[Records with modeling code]

_ _ _

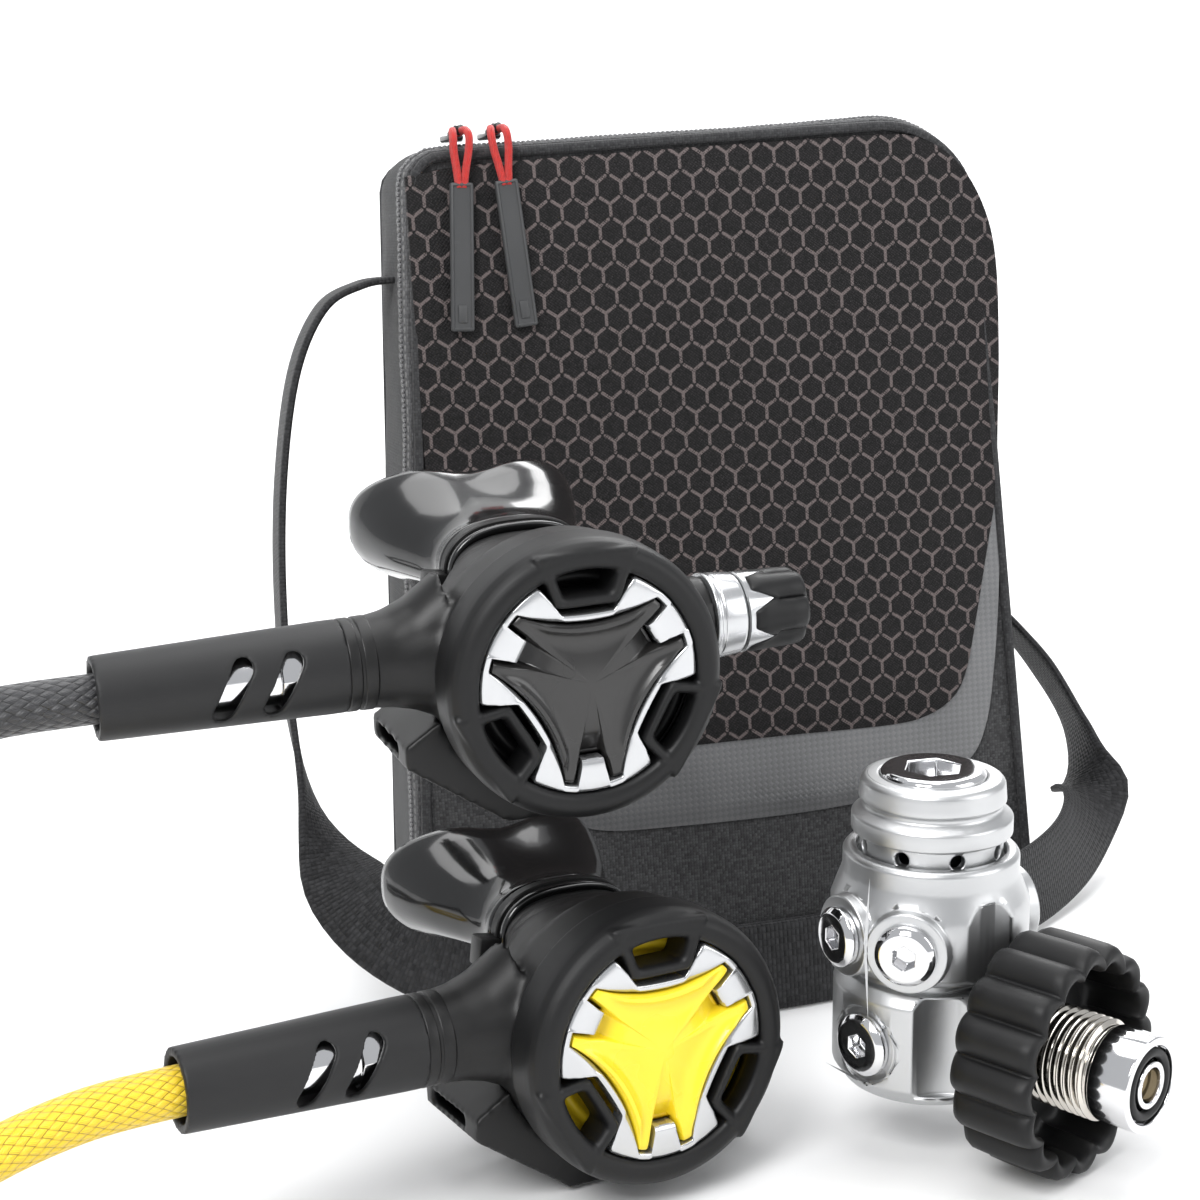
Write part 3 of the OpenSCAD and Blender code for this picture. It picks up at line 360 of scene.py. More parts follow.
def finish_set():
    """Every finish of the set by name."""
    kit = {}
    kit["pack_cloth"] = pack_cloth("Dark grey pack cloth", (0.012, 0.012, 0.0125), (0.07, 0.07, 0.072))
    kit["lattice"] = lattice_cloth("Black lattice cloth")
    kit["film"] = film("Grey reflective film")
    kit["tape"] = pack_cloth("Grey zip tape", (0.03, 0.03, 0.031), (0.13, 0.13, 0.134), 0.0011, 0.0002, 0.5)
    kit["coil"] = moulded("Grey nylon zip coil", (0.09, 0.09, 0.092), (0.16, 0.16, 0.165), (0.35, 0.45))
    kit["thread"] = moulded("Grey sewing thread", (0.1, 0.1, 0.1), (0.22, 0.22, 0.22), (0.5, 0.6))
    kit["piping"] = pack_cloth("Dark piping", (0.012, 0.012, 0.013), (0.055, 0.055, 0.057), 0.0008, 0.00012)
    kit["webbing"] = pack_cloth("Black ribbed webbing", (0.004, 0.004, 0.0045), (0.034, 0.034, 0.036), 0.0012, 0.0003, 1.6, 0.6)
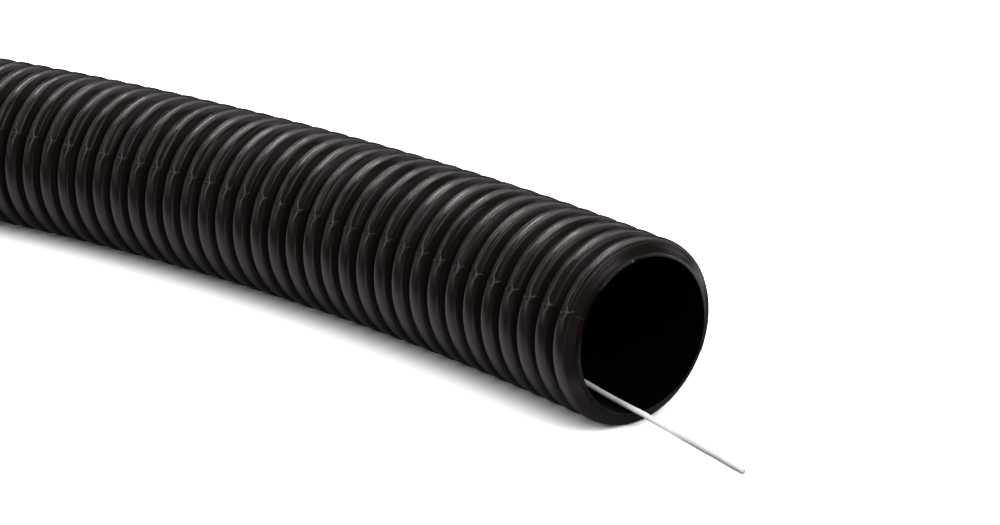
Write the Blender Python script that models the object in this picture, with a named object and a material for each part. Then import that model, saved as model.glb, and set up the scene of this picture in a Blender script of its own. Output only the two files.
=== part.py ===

_ _ _

EXERCISE → Copy every line verbatim.

REPLY TO THE EXERCISE →
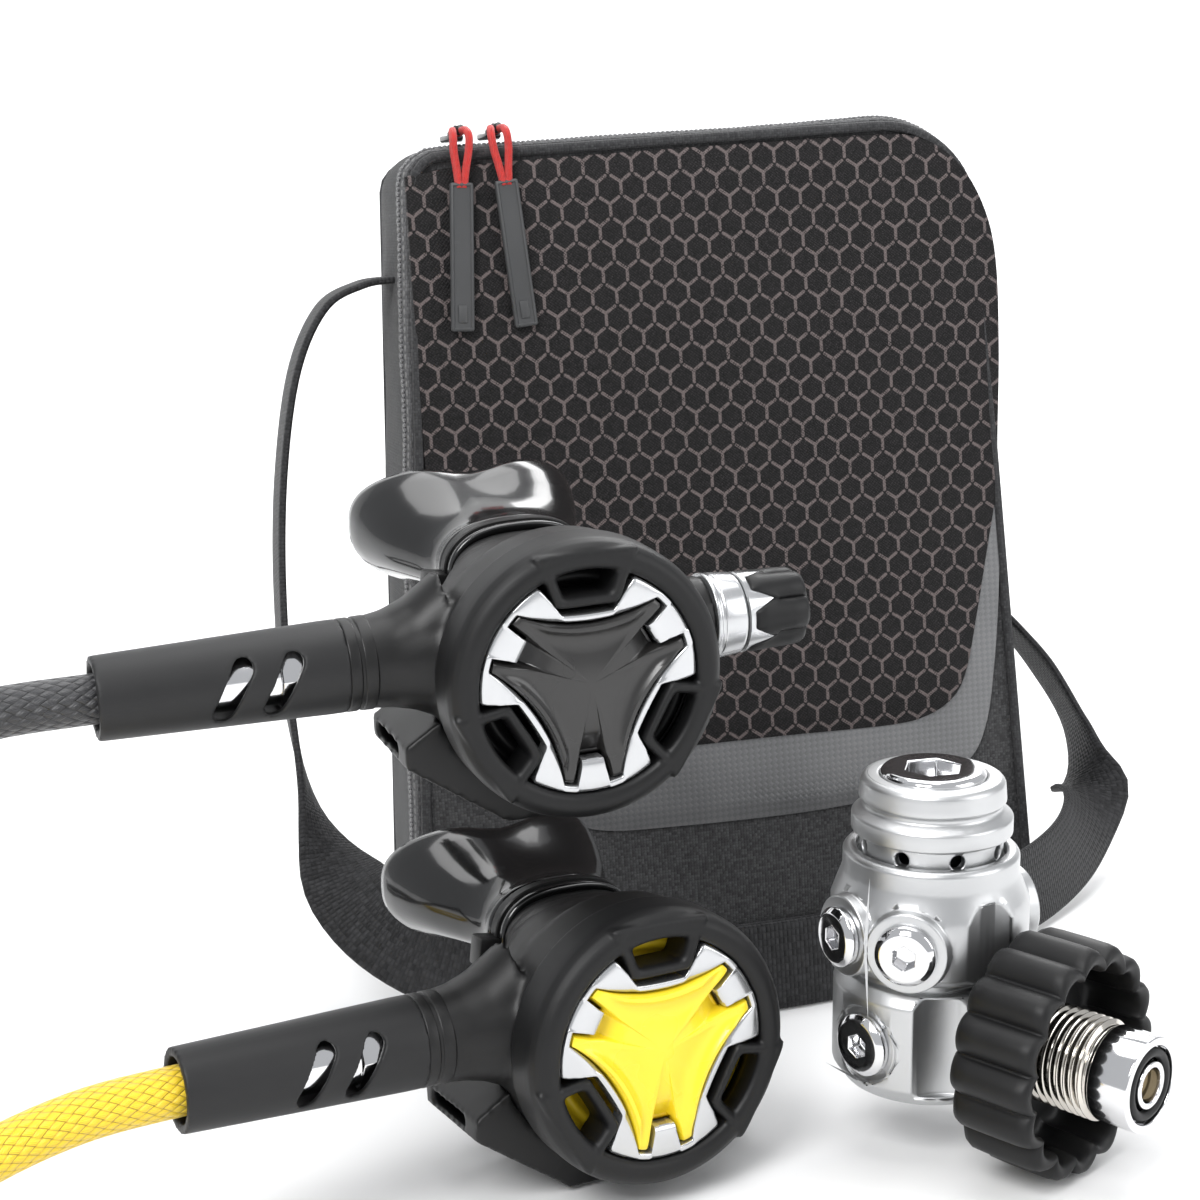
Write part 3 of the OpenSCAD and Blender code for this picture. It picks up at line 360 of scene.py. More parts follow.
def finish_set():
    """Every finish of the set by name."""
    kit = {}
    kit["pack_cloth"] = pack_cloth("Dark grey pack cloth", (0.012, 0.012, 0.0125), (0.07, 0.07, 0.072))
    kit["lattice"] = lattice_cloth("Black lattice cloth")
    kit["film"] = film("Grey reflective film")
    kit["tape"] = pack_cloth("Grey zip tape", (0.03, 0.03, 0.031), (0.13, 0.13, 0.134), 0.0011, 0.0002, 0.5)
    kit["coil"] = moulded("Grey nylon zip coil", (0.09, 0.09, 0.092), (0.16, 0.16, 0.165), (0.35, 0.45))
    kit["thread"] = moulded("Grey sewing thread", (0.1, 0.1, 0.1), (0.22, 0.22, 0.22), (0.5, 0.6))
    kit["piping"] = pack_cloth("Dark piping", (0.012, 0.012, 0.013), (0.055, 0.055, 0.057), 0.0008, 0.00012)
    kit["webbing"] = pack_cloth("Black ribbed webbing", (0.004, 0.004, 0.0045), (0.034, 0.034, 0.036), 0.0012, 0.0003, 1.6, 0.6)
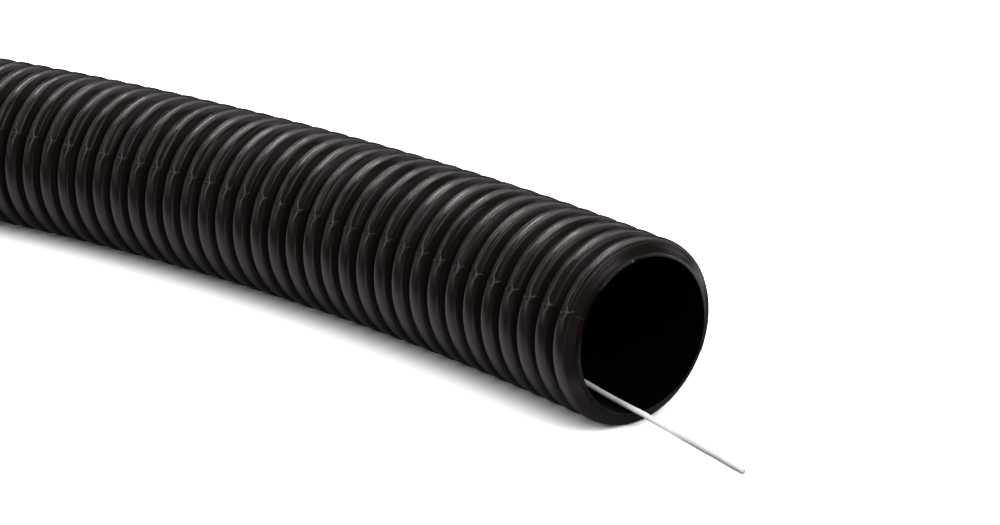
Write the Blender Python script that models the object in this picture, with a named object and a material for each part. Then import that model, saved as model.glb, and set up the scene of this picture in a Blender script of its own. Output only the two files.
=== part.py ===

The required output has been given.